So, it’s OK to visit now?
That’s right. The NLD lifted its boycott in 2010, and Myanmar’s unexpectedly rapid return to democracy – with an NLD government elected in 2015 in the first free and fair elections in half a century – has gone faster and more peacefully than anyone might have dared expect.
But it’s not all peaceful, is it?
No, sadly not. There’s still considerable ethnic unrest in remote areas of the country, with fighting continuing sporadically between the government and Shan and Kachin separatists.
Most alarming, however, is the long-running oppression of the Rohingya, a stateless Muslim people living in northwest Rakhine state, who are denied citizenship and almost all basic human rights.

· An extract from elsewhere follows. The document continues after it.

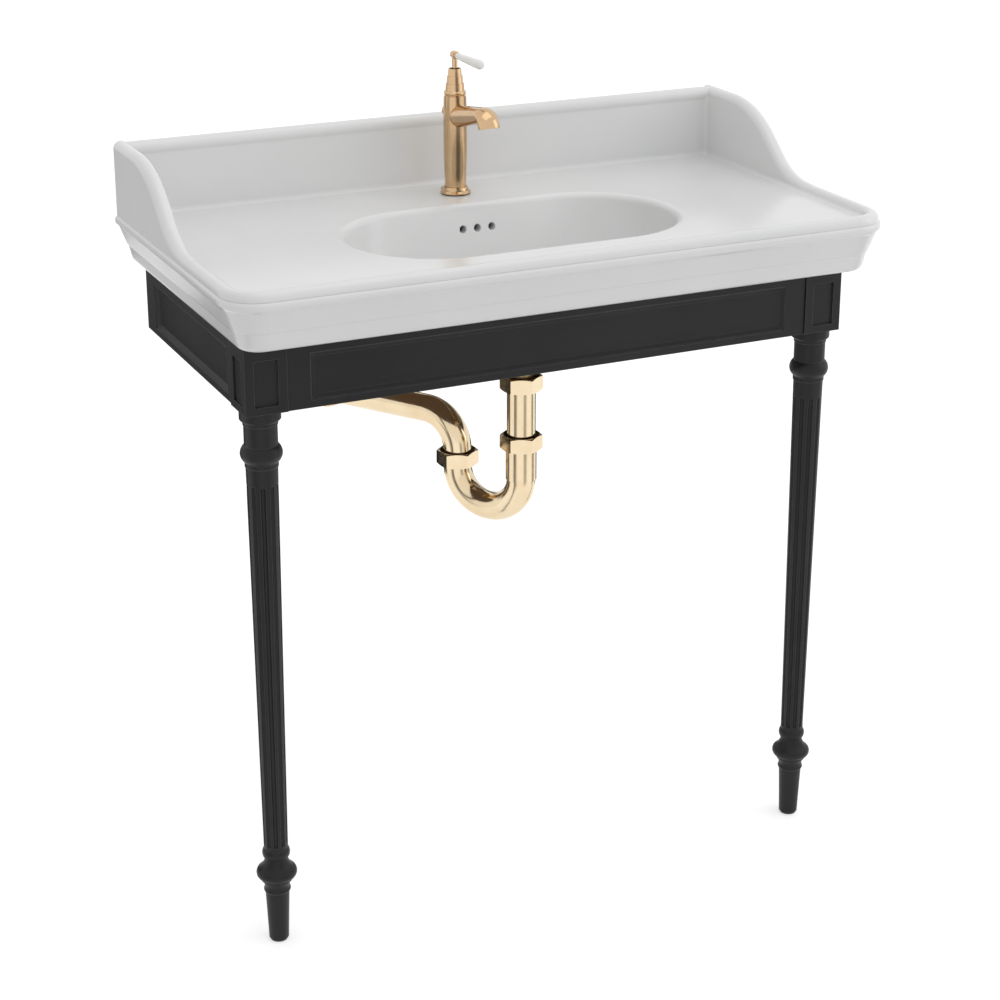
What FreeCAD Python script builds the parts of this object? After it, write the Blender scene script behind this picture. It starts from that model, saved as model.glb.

Most Rohingya families have been living in the country since colonial times, but the government considers them illegal immigrants and insists they go “home” to Bangladesh. The Rohingya have been suffering staggering oppression for many years, although the situation has recently dramatically worsened, with thousands killed and many more displaced.
Any hopes that the Rohingya would find justice under the new NLD government have also been swiftly crushed. Aung San Suu Kyi’s own party appears as uninterested in their desperate plight as the previous military regime.
Indeed the Rohingya might plausibly ask for a tourism boycott of the country to protest their brutal treatment under Aung San Suu Kyi – a savagely ironic turn of events, given the years she spent fighting against government oppression and human-rights abuses.